One problem that is commonly emphasized when we talk about algorithms is that bias in the training may lead models to generate stereotyped or prejudiced content. By asking questions to GPT-3, it is possible to identify what bias it contains:
“He would be described as…” vs “She would be described as..”
Females were more often described using appearance oriented words such as ”beautiful” and ”gorgeous” as compared to men who were more often described using adjectives that span a greater spectrum.
A cocktail of Marketing & Money
There’s no denial: GPT-3 is the promise of a bright future for language models. But is it really worth all the media hype it has received? Yes and no. As explained before, the machine doesn’t contain a human language representation and is even far from it. Furthermore, training it to its completion would require a huge amount of money and months. But it is still the largest language model ever trained and may be for a while. This fact combined with a good marketing strategy has enabled the model to be all around the news since its release. And every day more is written about it.
So… what’s next?
“Well, as we say, there’s no data like more data and no parameters like more parameters”

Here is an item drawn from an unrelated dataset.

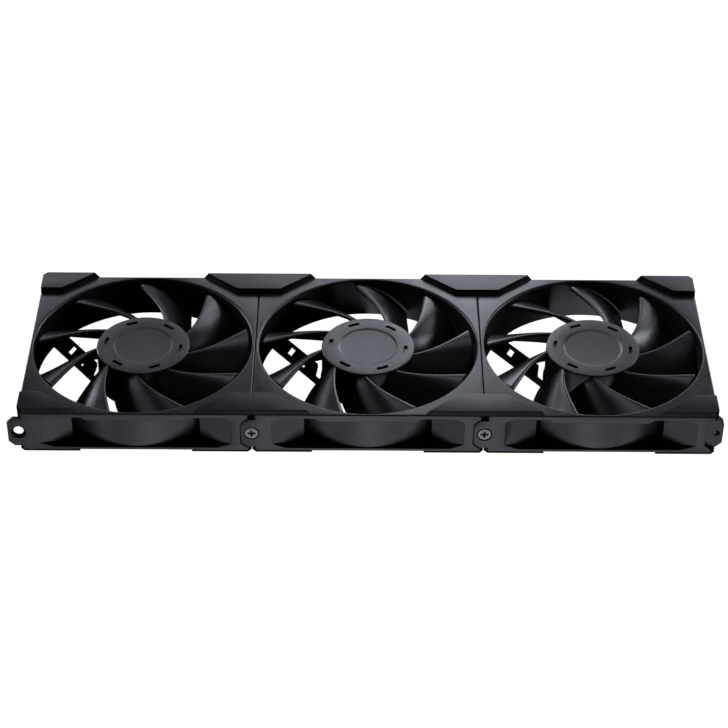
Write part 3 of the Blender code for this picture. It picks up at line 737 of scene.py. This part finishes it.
def layered(name, light, dark, pitch, roughness, depth):
    """Thin even layers of metal stacked along Z, such as laminations or windings."""
    material, tree, shader, place = start_material(name, 1.0)
    soft = rounded_normal(tree, 0.1 * MM)
    scale = 0.314 / pitch           # the node's bands repeat every 0.314 / scale metres
    wave = add(tree, "TexWave", {"Vector": place, "Scale": scale, "Distortion": 0.4, "Detail": 1.0,
                                 "Detail Scale": 0.3 / pitch}, bands_direction="Z").outputs["Fac"]
    cloud = noise(tree, place, 2 * MM, 4)
    ridges = colours(tree, spread(tree, wave, 0.1, 0.8, 0.0, 1.0), dark, light)
    stain = spread(tree, cloud, 0.4, 0.8, 0.0, 0.5)
    feed(tree, colours(tree, stain, ridges, dark), shader.inputs["Base Color"])
    gloss = spread(tree, cloud, 0.3, 0.7, roughness * 0.8, roughness * 1.2)
    feed(tree, gloss, shader.inputs["Roughness"])
    feed(tree, bumped(tree, wave, depth, soft), shader.inputs["Normal"])
    return material


def solder_mask(name):
    """Green board with copper runs under the mask."""
    material, tree, shader, place = start_material(name, 0.0)
    soft = rounded_normal(tree, 0.1 * MM)
    runs = add(tree, "TexBrick", {"Vector": place, "Scale": 1.0, "Mortar Size": 0.12 * MM,
                                  "Brick Width": 2.6 * MM, "Row Height": 0.9 * MM}).outputs["Fac"]
    cloud = noise(tree, place, 1.5 * MM, 4)
    dark, light, over_copper = (0.02, 0.10, 0.05), (0.04, 0.17, 0.08), (0.09, 0.26, 0.11)
    mask = colours(tree, spread(tree, cloud, 0.3, 0.7, 0.0, 1.0), dark, light)
    feed(tree, colours(tree, times(tree, runs, 0.7), mask, over_copper), shader.inputs["Base Color"])
    feed(tree, spread(tree, cloud, 0.3, 0.7, 0.35, 0.55), shader.inputs["Roughness"])
    feed(tree, bumped(tree, runs, 0.03 * MM, soft), shader.inputs["Normal"])
    return material


MATERIALS = {
    "frame_plastic": moulded("frame_plastic", (0.0085, 0.009, 0.0105), (0.035, 0.036, 0.040), 0.33,
                             0.45 * MM, 0.012 * MM),
    # the level hub top above the given height is coarser and gets a painted sheen
    "blade_plastic": moulded("blade_plastic", (0.0075, 0.0078, 0.009), (0.028, 0.029, 0.032), 0.29,
                             0.45 * MM, 0.005 * MM, sparkle=0.12, matt_with_painted_sheen_above=HUB_TOP - 0.7 * MM),
    # the pads' sides keep 0.35 of the gloss: painted shade on the pad walls
    "pad_rubber": moulded("pad_rubber", (0.007, 0.007, 0.008), (0.020, 0.020, 0.022), 0.35,
                          0.45 * MM, 0.014 * MM, wear=0.4, specular=0.4, painted_shade_side_gloss=0.35),
    "cap_plastic": moulded("cap_plastic", (0.02, 0.02, 0.022), (0.06, 0.06, 0.065), 0.5,
                           0.3 * MM, 0.008 * MM),
    "zinc_steel": metal("zinc_steel", (0.19, 0.185, 0.18), (0.13, 0.127, 0.124), 0.34),
    "yoke_steel": metal("yoke_steel", (0.34, 0.34, 0.35), (0.22, 0.22, 0.22), 0.42,
                        streak=(1, 1, 0.1)),
    "ferrite": metal("ferrite", (0.07, 0.07, 0.075), (0.035, 0.035, 0.04), 0.62, grain=0.12 * MM,
                     depth=0.01 * MM, metallic=0.0),
    "core_steel": layered("core_steel", (0.32, 0.33, 0.35), (0.12, 0.12, 0.13), 0.5 * MM, 0.45,
                          0.05 * MM),
    "winding_copper": layered("winding_copper", (0.66, 0.27, 0.11), (0.24, 0.07, 0.03), 0.32 * MM,
                              0.35, 0.10 * MM),
    "board_green": solder_mask("board_green"),
    "bearing_bronze": metal("bearing_bronze", (0.50, 0.33, 0.16), (0.30, 0.19, 0.09), 0.45,
                            grain=0.15 * MM, depth=0.008 * MM),
}


# ---- pieces ----------------------------------------------------------------------------------
def show(name, mesh, slot, body, node):
    """A finished piece that stands for a CAD node and rides on its body."""
    mesh.materials.clear()
    mesh.materials.append(MATERIALS[slot])
    piece = new_object(name, mesh)
    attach(piece, body)
    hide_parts(node)


def shifted(mesh, x, turn=0.0, z=0.0):
    return moved(mesh, Matrix.Translation((x, 0, z)) @ Matrix.Rotation(turn, 4, "Z"))


def build_fans():
    frame_mesh, impeller_mesh, cap_mesh = frame_detail(), impeller_detail(), finished(fine_cap())
    for side, x, turn in zip(SIDES, fan_x, REST_TURN):
        show(f"fan_frame_{side}", shifted(frame_mesh, x), "frame_plastic", BANK, f"frame_{side}")
        show(f"fan_impeller_{side}", shifted(impeller_mesh, x, turn),
             "blade_plastic", f"rotor_{side}", f"impeller_{side}")
        show(f"motor_cap_{side}", shifted(cap_mesh, x), "cap_plastic", BANK, f"underside_cap_{side}")


def build_pads():
    chamfer = 2.2 * MM
    levels_and_radii = FRAME_TOP + SKIN, PAD_TOP, 0.25 * MM, 0.5 * MM
    base, top = (BASE_INNER, BASE_OUTER, BASE_DEPTH), (TOP_INNER, TOP_OUTER, TOP_DEPTH)
    corner = sloped_block(corner_outline(*base, chamfer), corner_outline(*top, chamfer),
                          *levels_and_radii)
    bridge = sloped_block(bridge_outline(*base), bridge_outline(*top), *levels_and_radii)
    foot = outlet_pad()
    for y, row in ((-1, "front"), (1, "rear")):
        for x, end, middle in ((-1, "left", fan_x[0]), (1, "right", fan_x[-1])):
            show(f"inlet_cushion_{row}_{end}", shifted(flipped(corner, x, y), middle),
                 "pad_rubber", BANK, f"inlet_pad_{row}_{end}")
        for seam, (first, second) in enumerate(zip(fan_x, fan_x[1:]), 1):
            show(f"inlet_bridge_{row}_{seam}", shifted(flipped(bridge, 1, y), (first + second) / 2),
                 "pad_rubber", BANK, f"inlet_bridge_pad_{row}_{seam}")
        for side, middle in zip(SIDES, fan_x):
            for x, end in ((-1, "l"), (1, "r")):
                show(f"outlet_foot_{row}_{side}_{end}", shifted(flipped(foot, x, y), middle),
                     "pad_rubber", BANK, f"outlet_pad_{row}_{side}_{end}")


def build_screws():
    mesh = screw_detail()
    for seam, (first, second) in enumerate(zip(fan_x, fan_x[1:]), 1):
        show(f"cross_screw_{seam}", shifted(mesh, (first + second) / 2, 0, SCREW_Z),
             "zinc_steel", BANK, f"link_screw_{seam}")


def repaint_motor():
    """Better materials on the motor pieces that keep their CAD shape."""
    slots = {"rotor_yoke": "yoke_steel", "magnet_ring": "ferrite", "shaft": "zinc_steel",
             "bearing_sleeve": "bearing_bronze", "retaining_washer": "zinc_steel",
             "stator_core": "core_steel", "stator_winding": "winding_copper",
             "circuit_board": "board_green"}
    for side in SIDES:
        for node, slot in slots.items():
            for holder in CAD_NODES[f"{node}_{side}"].material_slots:
                holder.material = MATERIALS[slot]


build_fans()
build_pads()
build_screws()
repaint_motor()


# ---- floor, camera and light -----------------------------------------------------------------
def seen_only_by_camera(obj):
    for ray in ("diffuse", "glossy", "transmission", "volume_scatter", "shadow"):
        setattr(obj, f"visible_{ray}", False)


def white_stage():
    """A white floor and dome that only the camera sees; they neither light anything nor shade it."""
    material = bpy.data.materials.new("pale_stage")
    material.use_nodes = True
    tree = material.node_tree
    tree.nodes.clear()
    glow = add(tree, "Emission", {"Color": (1, 1, 1, 1), "Strength": 1.05})
    tree.links.new(glow.outputs[0], add(tree, "OutputMaterial").inputs[0])
    reach = 6.0
    bm = bmesh.new()
    bmesh.ops.create_circle(bm, cap_ends=True, segments=96, radius=reach)
    floor = new_object("floor", mesh_from(bm, "floor"))
    floor.location.z = FLOOR_Z - SKIN
    bm = bmesh.new()
    bmesh.ops.create_uvsphere(bm, u_segments=48, v_segments=24, radius=reach)
    dome = new_object("dome", mesh_from(bm, "dome"))
    for piece in (floor, dome):
        piece.data.materials.append(material)
        seen_only_by_camera(piece)


def ground_shade():
    """A black sheet that keeps the low front lights from shining up through the left half."""
    material = bpy.data.materials.new("ground_shade")
    material.use_nodes = True
    shader = material.node_tree.nodes["Principled BSDF"]
    shader.inputs["Base Color"].default_value = (0, 0, 0, 1)
    shader.inputs["Specular IOR Level"].default_value = 0.0
    (left, front, _), (_, rear, _) = cad_bounds
    middle, front, rear = 0.0, front + 2 * MM, rear + 0.1
    outline = [(left, front), (middle, front), (middle, rear), (left, rear)]
    shade = new_object("ground_shade", plate(outline, FLOOR_Z - 2 * MM, FLOOR_Z - 1 * MM))
    shade.data.materials.append(material)
    shade.visible_camera = False


def place_camera():
    """The camera's place, its turn from straight ahead, its dip and its tilt."""
    place = Vector((-5.419, -894.97, 712.99)) * MM
    yaw, pitch, roll = radians(0.2127), radians(38.0955), radians(0.4575)
    ahead = Vector((sin(yaw) * cos(pitch), cos(yaw) * cos(pitch), -sin(pitch)))
    level = Vector((cos(yaw), -sin(yaw), 0))
    over = level.cross(ahead)
    right = level * cos(roll) + over * sin(roll)
    up = over * cos(roll) - level * sin(roll)
    data = bpy.data.cameras.new("camera")
    data.sensor_width, data.lens = 36.0, 104.64
    camera = new_object("camera", data)
    camera.matrix_world = Matrix.Translation(place) @ Matrix((right, up, -ahead)).transposed().to_4x4()
    bpy.context.scene.camera = camera


def card(name, centre, width, height, brightness, aim=(0, 0, 0.012)):
    """A rectangular softbox facing aim, with the given radiance, unseen by the camera."""
    data = bpy.data.lights.new(name, "AREA")
    data.shape, data.size, data.size_y = "RECTANGLE", width, height
    data.energy = brightness * pi * width * height
    data.color = (0.88, 0.91, 1.04)
    lamp = new_object(name, data)
    lamp.location = centre
    lamp.rotation_euler = (Vector(aim) - Vector(centre)).to_track_quat("-Z", "Y").to_euler()
    lamp.visible_camera = False


def set_lights():
    """Softboxes low in front, above, beside and behind, and a faint even light from all round."""
    card("front_low", (0.03, -0.92, -0.66), 0.44, 1.0, 1.75)
    card("front_low_right", (0.35, -0.80, -0.67), 0.12, 0.8, 1.6)
    card("front_low_left", (-0.34, -0.81, -0.67), 0.12, 0.8, 1.4)
    card("front_far_right", (0.64, -0.70, -0.66), 0.30, 0.8, 1.5)
    card("front_far_left", (-0.64, -0.70, -0.66), 0.30, 0.8, 1.1)
    card("above", (0, 0.34, 0.90), 1.0, 0.16, 2.4)
    card("above_front", (0.45, -0.40, 0.80), 0.6, 0.5, 0.10)
    card("right_near", (0.33, 0.08, 0.115), 0.07, 0.09, 8.0, aim=(0.15, 0.04, 0.015))
    card("left_near", (-0.36, 0.16, 0.06), 0.06, 0.08, 10.0, aim=(-0.13, -0.045, 0.015))
    card("rear_right_low", (0.20, 0.27, 0.065), 0.16, 0.06, 2.0, aim=(-0.05, 0.04, 0.015))
    card("rear_low", (0, 1.1, 0.05), 1.6, 0.25, 1.0)
    strips = (-0.19, 2.5), (-0.06, 3.0), (0.07, 5.4), (0.20, 2.1)
    for number, (x, brightness) in enumerate(strips, 1):
        card(f"strip_{number}", (x, 0.155, 0.10), 0.10, 0.04, brightness, aim=(0.8 * x, 0, 0.02))
    card("rear_near", (0.035, 0.17, 0.155), 0.12, 0.05, 3.6)
    card("rear_top", (0.03, 0.32, 0.33), 0.10, 0.10, 0.4)
    card("rear_right", (0.55, 0.55, 0.20), 0.30, 0.25, 3.0)
    card("left_strip", (-0.68, 0.48, 0.17), 0.15, 0.34, 7.0)
    card("left_side", (-1.1, 0.1, 0.40), 0.8, 0.8, 0.4)
    card("right_side", (1.1, 0.1, 0.40), 0.8, 0.8, 0.25)
    world = bpy.data.worlds.new("room")
    world.use_nodes = True
    background = world.node_tree.nodes["Background"]
    background.inputs["Color"].default_value = (1, 1, 1, 1)
    background.inputs["Strength"].default_value = 0.02
    bpy.context.scene.world = world
    bpy.context.scene.view_settings.view_transform = "Standard"


white_stage()
ground_shade()
place_camera()
set_lights()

For sure, the Internet provides a huge amount of data for such training. But the point of language models is not to only represent one language, which is complicated with the omnipresence of English for online data. So, how could we train them with languages that have poor resources? OCR may be a key to historical manuscripts and printed documents. But there’s another key. “We speak more than we write. So why not use speech recognition in order to train the language models? And why not use the speech signal directly?”, suggests Paola Merlo. “That would be a game changer”, Martin Volk confirms.” I really hope that I will be there for GPT-15. The coming years are exciting for automatic language processing and understanding.”